All are part of disinformation campaigns orchestrated out of Russia and targeting France, according to French officials and cybersecurity experts in Europe and the United States. France’s legislative elections and the Paris Olympics sent them into overdrive.
More than a dozen reports issued in the past year point to an intensifying effort from Russia to undermine France, particularly the upcoming Games, and President Emmanuel Macron, who is one of Ukraine’s most vocal supporters in Europe.
The Russian campaigns sowing anti-French disinformation began online in early summer 2023, but first became tangible in October, when more than 1,000 bots linked to Russia relayed photos of graffitied Stars of David in Paris and its suburbs.
A French intelligence report said the Russian intelligence agency FSB ordered the tagging, as well as subsequent vandalism of a memorial to those who helped rescue Jews from the Holocaust.

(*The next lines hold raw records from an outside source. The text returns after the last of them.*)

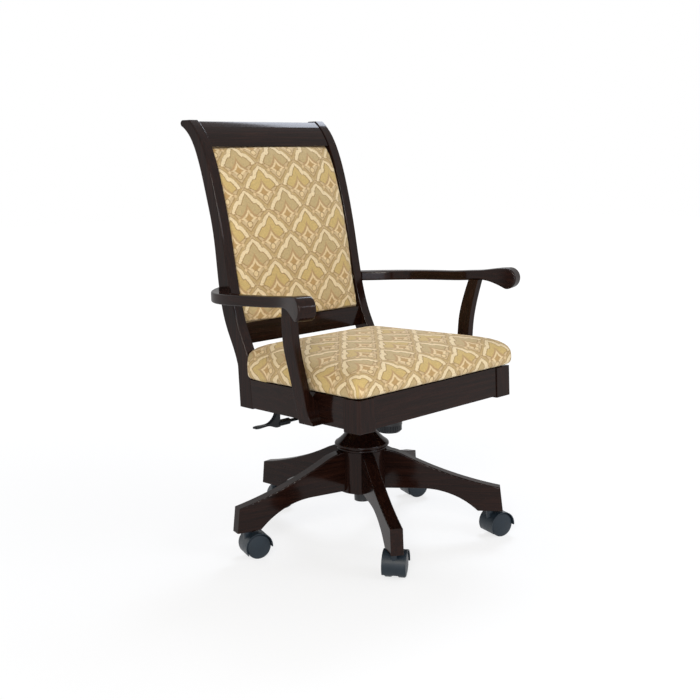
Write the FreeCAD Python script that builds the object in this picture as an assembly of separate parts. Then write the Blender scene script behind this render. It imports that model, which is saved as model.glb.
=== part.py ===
import FreeCAD, Part
import math
import os

# Wooden desk chair on a five-legged swivel base, with an upholstered seat and back.
# Millimetres and degrees. The origin is on the floor under the column's axis, the front
# faces -Y, and the sitter's left is +X.

# Base
leg_count = 5
base_turn = -32.94
caster_height = 68.0
leg_thickness = 30.0
leg_reach = 351.0
leg_tip_height = 60.0
leg_tip_lean = 7.0
leg_bend_reach = 105.0
leg_bend_drop = 13.0
leg_foot_length = 63.0
leg_belly_reach = 150.0
leg_housing = 10.0
hub_radius = 60.0
hub_height = 100.0
hub_floor = 123.0
hub_drop = 4.0
stem_inset = 31.0

# Bolts that hold the legs to the hub
leg_bolt_length = 62.0
leg_bolt_radius = 4.0
leg_bolt_head_radius = 7.0
leg_bolt_head_height = 5.0
leg_bolt_start = 32.0
leg_bolt_spread = 44.0

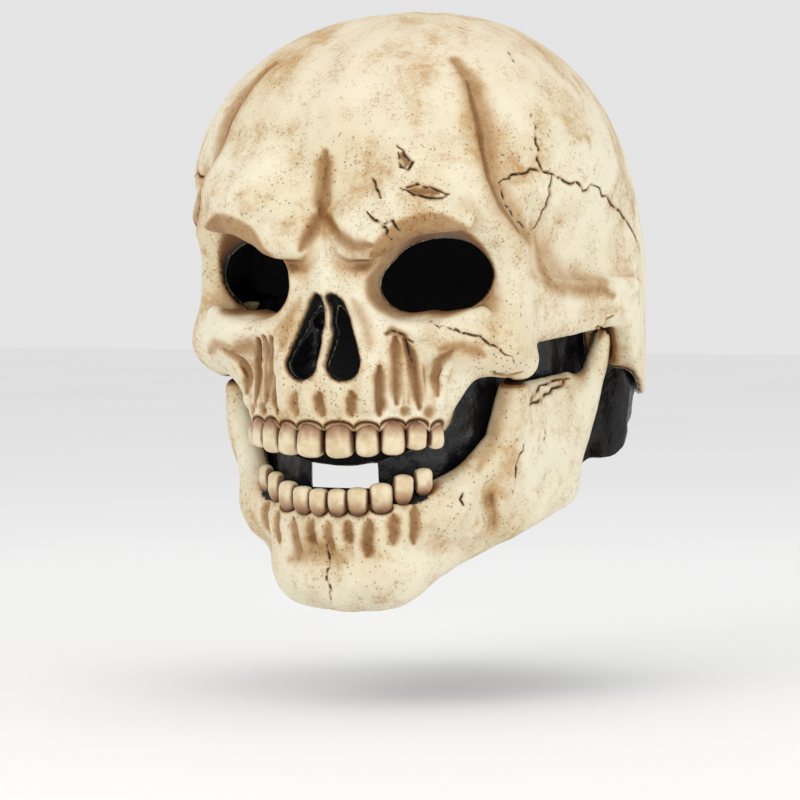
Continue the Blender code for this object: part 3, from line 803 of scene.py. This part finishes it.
def black_places(points):
    """1 where the bone is painted black: behind the teeth, in the nose, and deep in the eye sockets as
    painted shade.
    """
    x, y, z = left_half(points).T
    black = 1 - smooth_step(0.1, 0.7, evaluated(nostrils, points))
    black = np.maximum(black, 1 - smooth_step(0.5, 1.5, evaluated(head_space, points)))
    for row, teeth in TEETH.items():
        low, high = BLACK_HEIGHTS[row]
        arch = [(tooth.x, tooth.y) for tooth in teeth]
        last = arch[-1][0] - ARCH_SIDE
        corners = [(-ARCH_SIDE, ARCH_BACK), (-ARCH_SIDE, arch[0][1]), *arch, (last, ARCH_BACK)]
        behind = profile_distance(left_half(points), [0, 1], corners) < TEETH_COVER
        black[behind & (z > low) & (z < high)] = 1
    rim = evaluated(sockets, points)
    # deep round the eye holes the bone is painted black: painted shade
    black[(rim < EYE_REACH) & (x < EYE_SIDE) & (y > EYE_FRONT) & (z > EYE_BOTTOM)] = 1
    return np.maximum(black, (rim < 0.8) * smooth_step(*SOCKET_DARKENS, y))


def bone_piece(name, field, box, cell, hollow, hollow_box, hollow_cell, lines):
    """A bone with its hollow cut out. The value called inside marks the faces of the hollow, and the black
    paint and painted shade on the bone.
    """
    points, triangles, values = bone_surface(field, box, cell, lines)
    obj = new_mesh(name, points, triangles)
    for key, numbers in values.items():
        set_values(obj, key, numbers)
    set_values(obj, "inside", black_places(points))
    inner_points, inner_quads = surface(hollow, hollow_box, hollow_cell)
    cutter = new_mesh(name + "_hollow", inner_points, inner_quads)
    for key in values:
        set_values(cutter, key, np.zeros(len(inner_points)))
    set_values(cutter, "inside", np.ones(len(inner_points)))
    cut(obj, cutter)
    return obj


def cut(obj, cutter, operation="DIFFERENCE"):
    """Cuts with a Boolean and keeps only the result."""
    boolean = obj.modifiers.new("cut", "BOOLEAN")
    boolean.solver = "MANIFOLD"
    boolean.operation = operation
    boolean.object = cutter
    graph = bpy.context.evaluated_depsgraph_get()
    made = bpy.data.meshes.new_from_object(obj.evaluated_get(graph))
    obj.modifiers.clear()
    obj.data = made
    bpy.data.objects.remove(cutter)


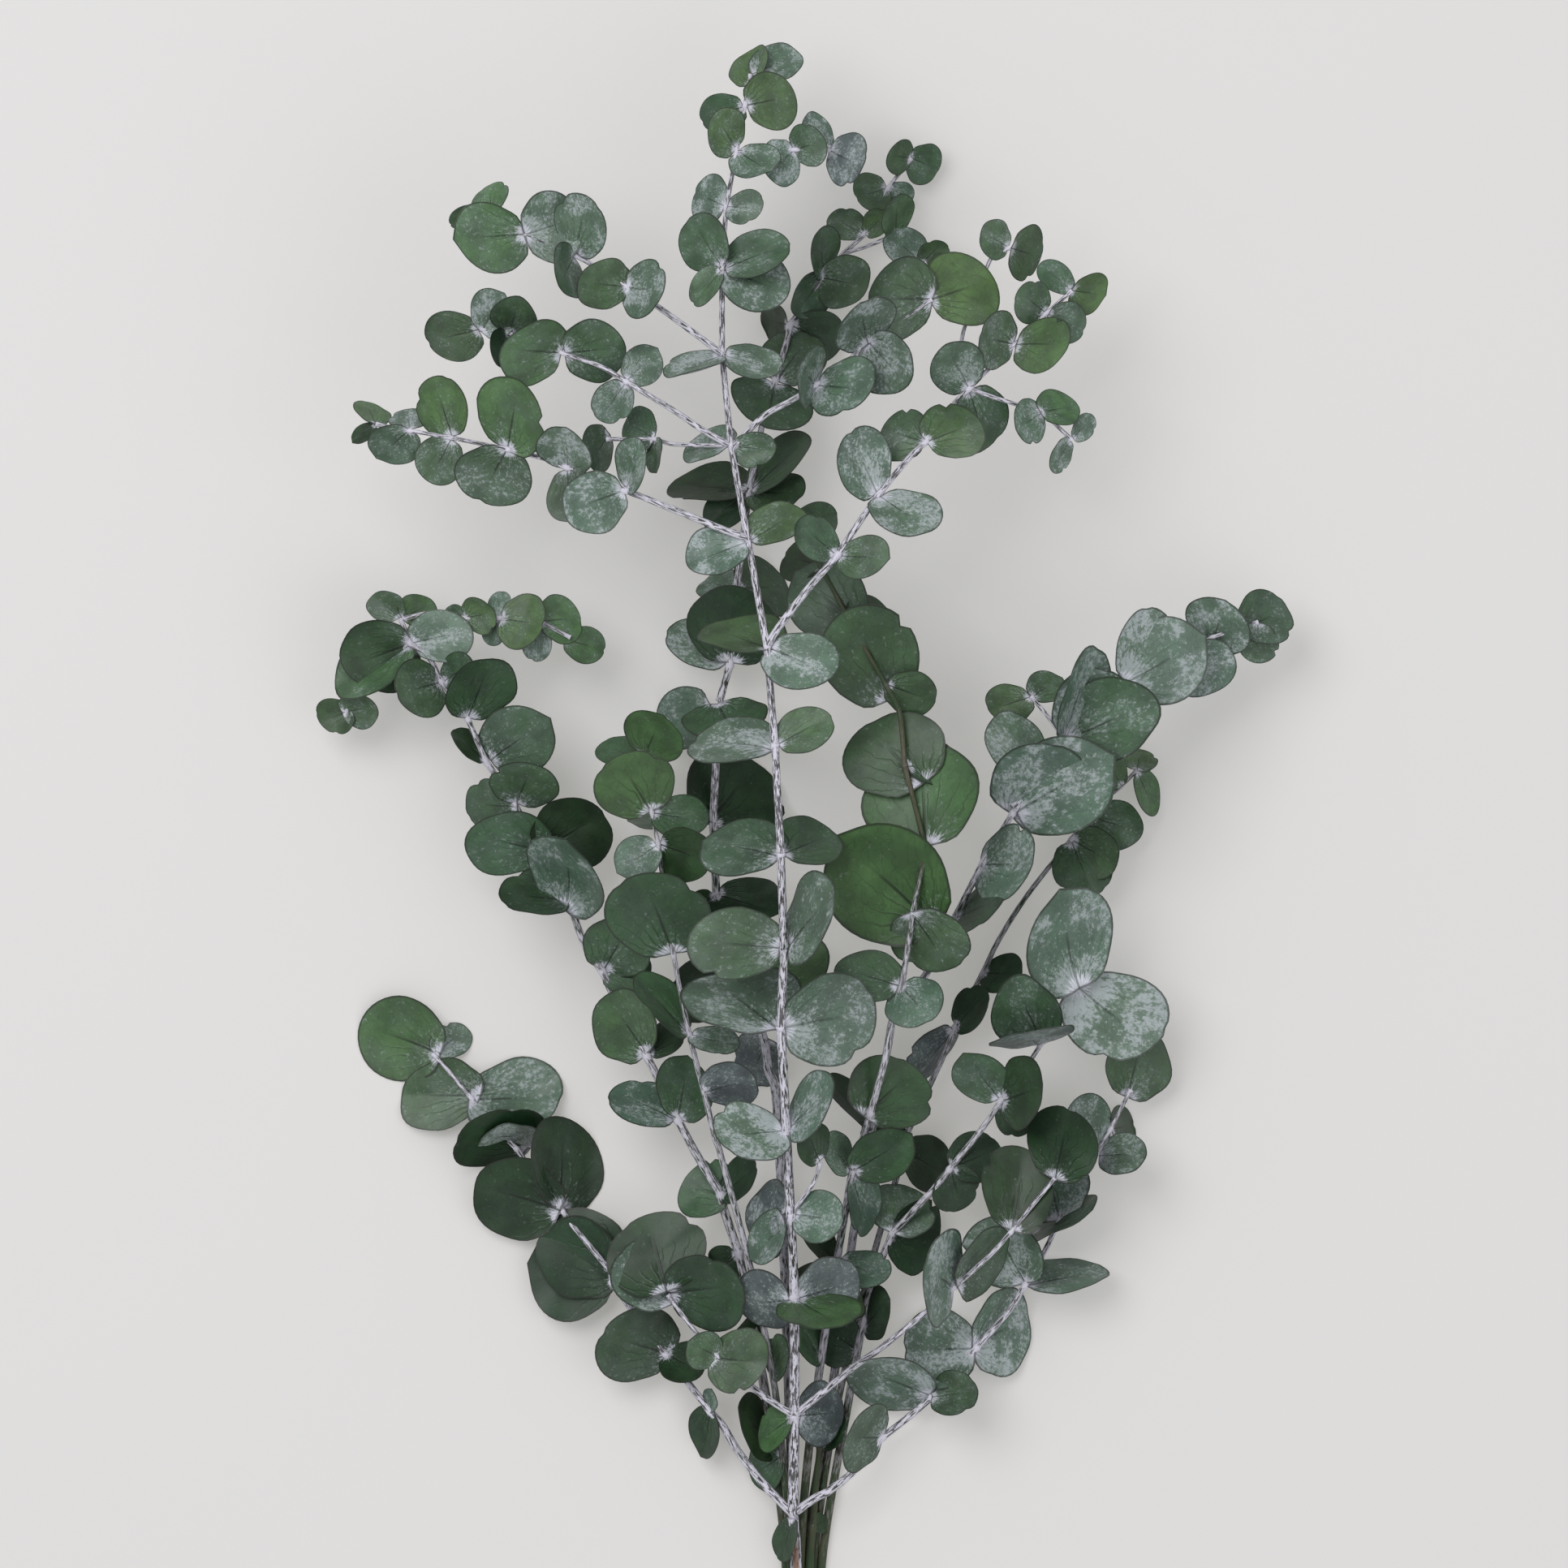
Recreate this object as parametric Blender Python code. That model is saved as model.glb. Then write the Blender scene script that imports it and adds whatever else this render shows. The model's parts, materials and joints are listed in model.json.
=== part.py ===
"""A bunch of cut, round-leaved eucalyptus stems, lying on a flat surface.

Metres, +Z up. The stems run along Y, with their cut ends at -Y. Each cut stem, with its
side shoots and leaves, is one solid.
"""
import math

import bmesh
import bpy
import numpy as np
from mathutils import Vector

# Driving dimensions
PICTURE_UNIT = 0.000373        # one unit of the layout below, so the bunch is 0.75 m long
LAYER = 0.001                  # one unit of height in the layout
MIDDLE_ACROSS = 992.67         # the layout point that stands at X = 0
MIDDLE_ALONG = 1064.79         # the layout point that stands at Y = 0
LEAF_THICKNESS = 0.0007
LEAF_CLEARANCE = 0.0022        # least gap between leaves of two stems, centre to centre
OWN_CLEARANCE = 0.0013         # the same between leaves of one stem, where they are free to
STEM_CLEARANCE = 0.0012        # least gap between a leaf and a stem that it passes
SOFT_ARM = 0.003               # keeps a point near the foot from turning its leaf too far
SHINGLE_TILT = 0.2             # how far leaves lean, so that each lies over the one behind
NEARLY_FLAT = 0.85             # leaves seen steeper than this don't lean
COVERS_STEM = 0.22             # share of a leaf over its stem that makes it arch over it
BARE_SHOOT = ("front_stem", 0) # the shoot that shows in front of all its leaves
TOP_ATTACHMENT = 0.85          # where an arched leaf's foot sits, as a share of the radius
ARCH_TILT = 0.22               # how steeply such a leaf rises from its stem
ROOT_REACH = 0.006             # nearer its foot than this, a leaf may touch its stem
STRAIGHT_ENOUGH = 0.001        # a bend of a stem that is left out
SIBLING_FEET = 0.005           # leaves of one pair have their feet nearer than this
THINNEST_SHOOT = 0.00095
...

Photos from each event were amplified on social media by fake accounts linked to the Russian disinformation site RRN, according to cybersecurity experts. Russia denies any such campaigns. The French intelligence report says RRN is part of a larger operation orchestrated by Sergei Kiriyenko, a ranking Kremlin official.
“You have to see this as an ecosystem,” said a French military official, who spoke on condition of anonymity to reveal information about the Russian effort. “It’s a hybrid strategy.”
The tags and the vandalism had no direct link to Russia’s war in Ukraine, but they provoked a strong reaction from the French political class, with denunciations in the legislature and public debate. Antisemitic attacks are on the rise in France, and the war in Gaza has proven divisive.
The Stars of David could be interpreted either as support for Israel or as opposition. The effect was to sow division and unease. French Jews in particular have found themselves unwittingly thrust into the political fray despite, at just 500,000 people, making up a small proportion of the French population.
In March, just after Macron discussed the possibility of mobilizing the French military in Ukraine, a fake recruitment drive went up for the French army in Ukraine, spawning a series of posts in Russian- and French-language Telegram channels that got picked up in Russian and Belarusian media, according to a separate French government report seen by The Associated Press.